Chinese electric vehicle manufacturers have begun raising prices in Thailand after the government ended its electric vehicle subsidy program at the end of last year.

This move marks a turning point in Southeast Asia's largest electric vehicle market. At BYD dealerships, the number of orders is said to have decreased significantly because prices are no longer as "affordable" as before. Not only BYD, but brands like SAIC Motor and Chery Automobile have also adjusted their pricing. The end of the promotional offers has ushered in a new phase for the market, where buyers must consider their options more carefully before purchasing a vehicle. In this context, some hybrid and electric vehicle models from Japanese manufacturers such as Toyota Motor and Honda Motor are becoming more competitive in terms of price. This year is seen as a real test for the demand for electric vehicles in Thailand.

In addition, the Federation of Thai Industries (FTI) announced on February 24th that Thailand's automobile production reached 118,386 units in January 2026, a 10.53% increase year-on-year, driven by domestic sales and electric vehicle (EV) production. This growth follows an 8.56% increase in December 2025. During the same period, domestic sales increased by 53.77% year-on-year.

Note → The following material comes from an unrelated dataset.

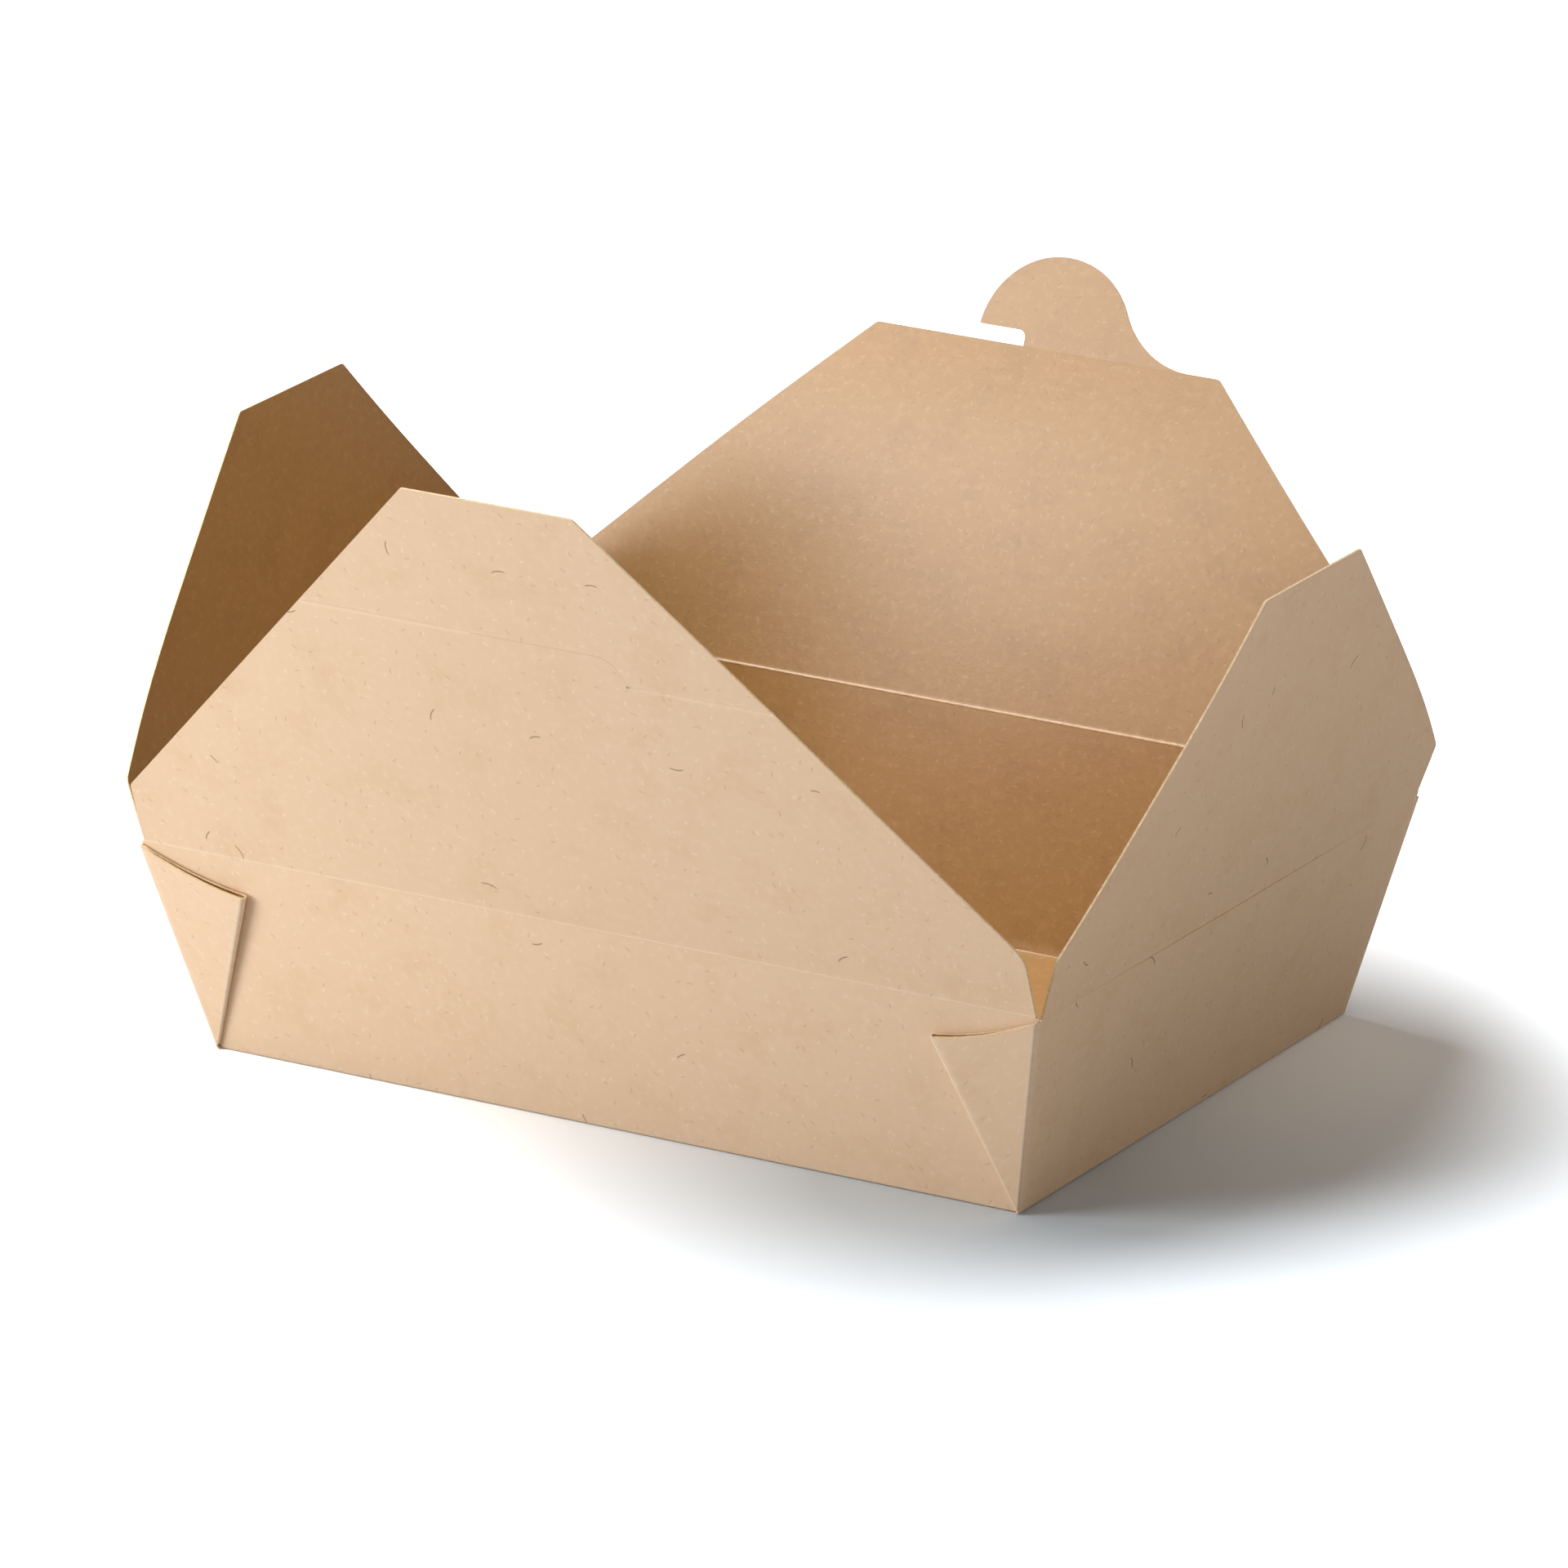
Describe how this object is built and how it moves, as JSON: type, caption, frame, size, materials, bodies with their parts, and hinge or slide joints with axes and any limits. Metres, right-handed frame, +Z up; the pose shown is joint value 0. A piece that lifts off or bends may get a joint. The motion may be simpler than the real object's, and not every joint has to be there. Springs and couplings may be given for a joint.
{
  "type": "takeaway box",
  "caption": "Folded kraft board takeaway box, standing open: flaring tray with webbed corners and hinged flaps, a hook on the back flap and a slit for it in the front one.",
  "frame": {"origin": "middle of the tray's underside, on the surface that it stands on", "axes": "+Z up; +X along the length of the box, towards the right end; -Y towards the front wall, whose flap has the slit"},
  "size_m": [0.2522, 0.2416, 0.1516],
  "materials": {
    "kraft_board": "uncoated natural kraft paperboard, matt outside and faintly sheened inside"
  },
  "bodies": {
    "tray": {"tray": "kraft_board"},
    "front_flap": {"front_flap": "kraft_board"},
    "back_flap": {"back_flap": "kraft_board"},
    "left_end_flap": {"left_end_flap": "kraft_board"},
    "right_end_flap": {"right_end_flap": "kraft_board"}
  },
  "joints": [
    {"name": "left_end_fold", "type": "hinge", "parent": "tray", "child": "left_end_flap", "pos_m": [-0.10927, 0, 0.048], "axis": [0, 1, 0], "range_deg": [-75.5, 104.5]},
    {"name": "right_end_fold", "type": "hinge", "parent": "tray", "child": "right_end_flap", "pos_m": [0.10927, 0, 0.048], "axis": [0, -1, 0], "range_deg": [-71.9, 108.1]},
    {"name": "front_fold", "type": "hinge", "parent": "tray", "child": "front_flap", "pos_m": [0, -0.08194, 0.0487], "axis": [-1, 0, 0], "range_deg": [-70.1, 109.9]},
    {"name": "back_fold", "type": "hinge", "parent": "tray", "child": "back_flap", "pos_m": [0, 0.08212, 0.0494], "axis": [1, 0, 0], "range_deg": [-66.6, 113.4]}
  ]
}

Thailand is Southeast Asia's largest automotive manufacturing hub and serves as an export base for several of the world's leading automakers, including Toyota and Honda. Chinese electric vehicle manufacturers such as BYD (Build Your Dreams) and GWM (Great Wall Motors) have established factories in Thailand for both domestic sales and exports.

FTI forecasts that car production will increase by 3% to 1.5 million units this year, after a 0.9% decline to 1.455 million units last year.